Children, not incidentally, are significant characters in a number of stories, though rarely are they only children. I've mentioned Angelo above, who is a child, but probably also something more. With Mr. Wolfe, clarity and ambiguity are, somehow, not antitheses. Innocence, and the loss of, are near-constant themes, and children are most prone to losing it. "Houston, 1943" and "Pocketsful of Diamonds" have children losing their innocence in mythical and magical places. "The Old Woman Whose Rolling Pin Is The Sun" is directly addressed to Mr. Wolfe's grandchild, Becca, and is all about loss of innocence. The last line is heart-breaking.

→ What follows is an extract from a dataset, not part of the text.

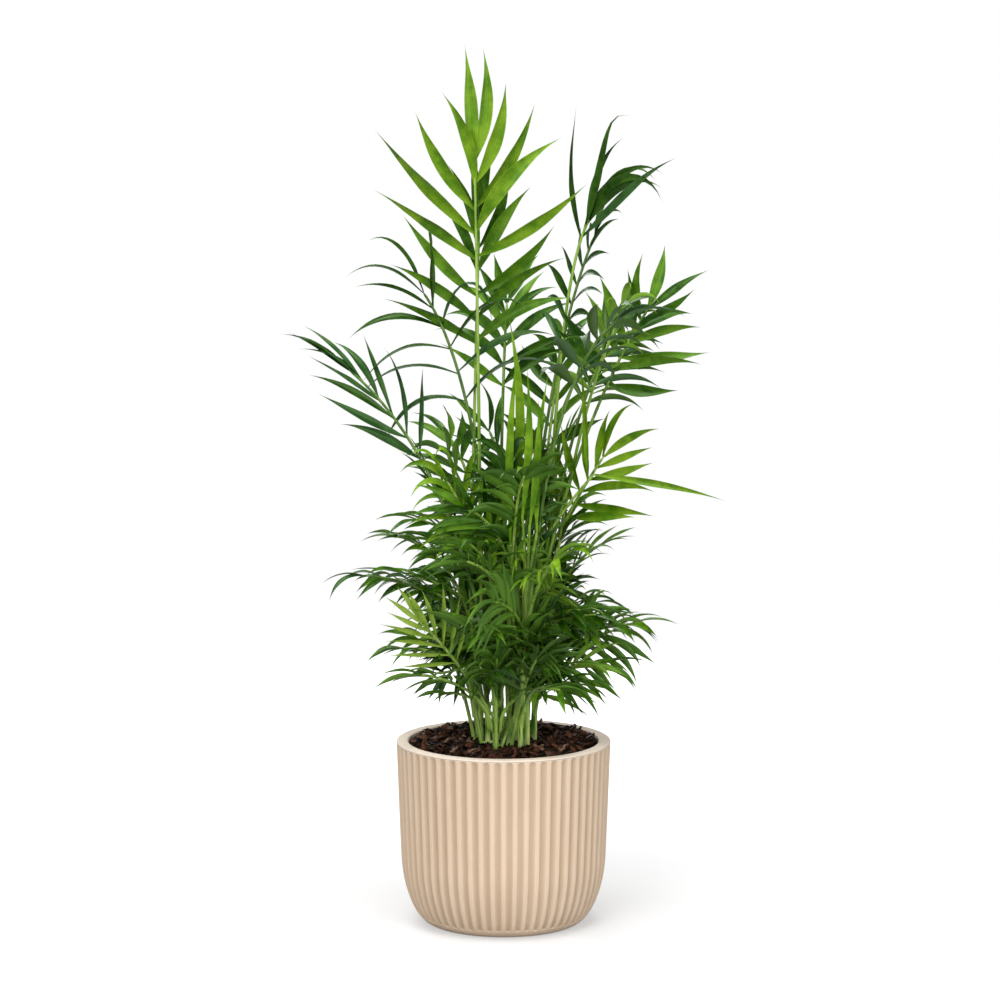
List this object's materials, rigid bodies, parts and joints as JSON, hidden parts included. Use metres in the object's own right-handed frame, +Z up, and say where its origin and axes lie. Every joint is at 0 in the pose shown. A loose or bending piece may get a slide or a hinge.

But if innocence can be lost, it can be found, too. In Mr. Wolfe's work, we are often reminded of the most heinous crimes we can commit upon one another, but in reading these stories we are reminded of how good we can be. It takes a certain amount of innocence, I think, to approach a story of horror or fantasy or ghosts and to find in it a semblance of reality, a slice of truth, a sliver of humanity. To, above all, forget that it is "only" a story, and remember it as an experience. If you are too cynical to believe that ghosts exist, or that candy wrappers hold the secrets of the universe, or that monsters and gods live everywhere, then this is not a book for you. The conductor calls: "Innocents aboard!"